Micah is a mere man who built a shrine from stolen silver and made his son a priest who is not a Levite. He than seen a Levite man walking by and made him a priest, also. Micah violated the priestly legislation by making his son a priest, for Levites could only be priests in those days. The irony of the story is the shrine is than stolen by the Daanites from him as well as the Levite who he as appointed as his priest. The Daanites took the shrine to an unsuspecting town called L aish, killed the inhabitants, renamed it Dan, and worshipped the idolatrous gods they acquired through theft. This story exemplifies the constant state of disorder in which the book of Judges is written about.

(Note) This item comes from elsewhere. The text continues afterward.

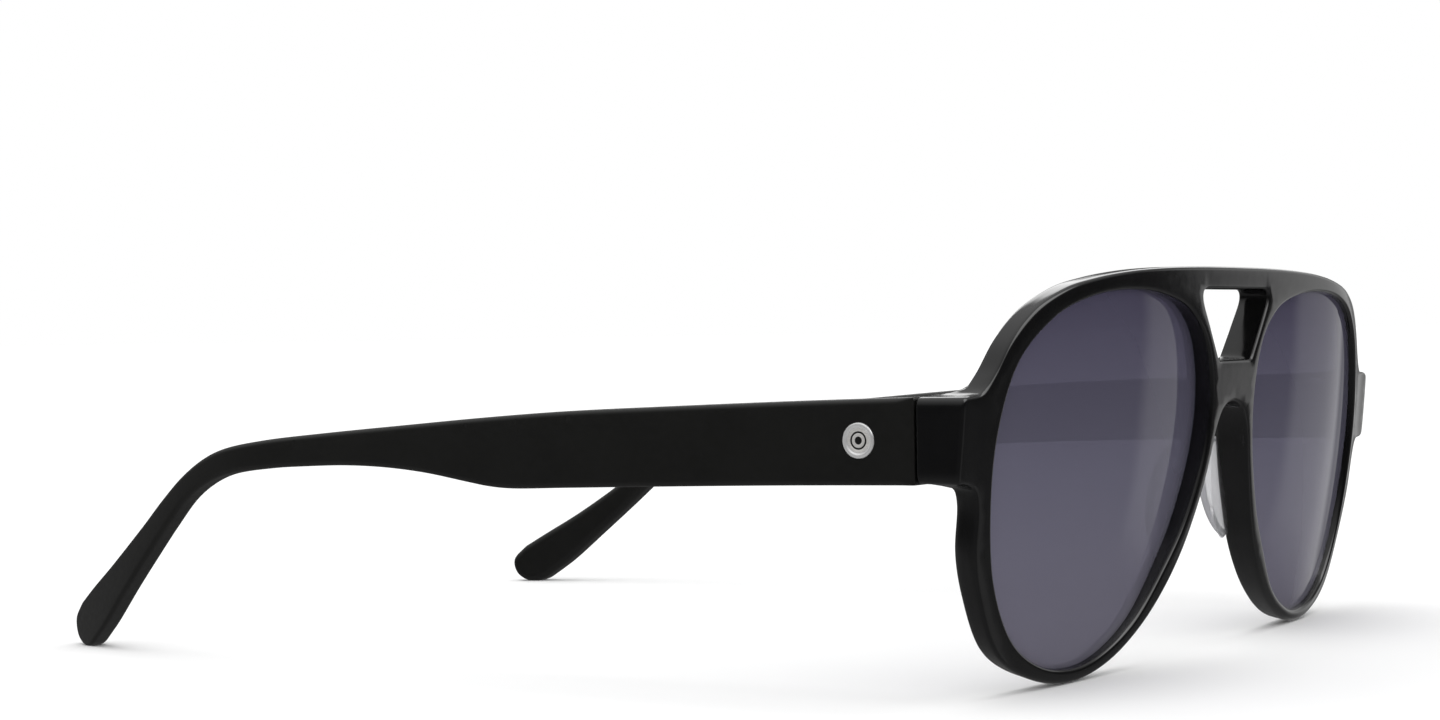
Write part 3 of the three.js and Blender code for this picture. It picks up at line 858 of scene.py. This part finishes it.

Some of the worst battles were fought as a source of revenge of one person being wronged. Entire towns are slaughtered for the deeds of one or two individuals. Husbands are betrayed to the death by wives for the mere price of eleven hundred pieces of silver, entire races of people are nearly wiped out because of the action of several ruthless men. This disorder itself would allow the last verse of Judges to be a great conclusion for the book. In conclusion, the verse, "In those days there was no king in Israel; all the people did what was right in their own eyes" (21: 25), is an apt conclusion for a book written of a disorderly era. The era in which Judges is written about needed the presence of a king or some type of monarchy.

The people of Israel took the law into their own hands, they handled problems to the best of their abilities but this was not sufficed. They needed some form of true leadership so that all of the tribes would be of one accord. This could not be accomplished with the thoughts of all of the tribes being vaguely different. Everyone doing what they felt was right only caused for more problems, which would only lead to working harder on trying to fix those.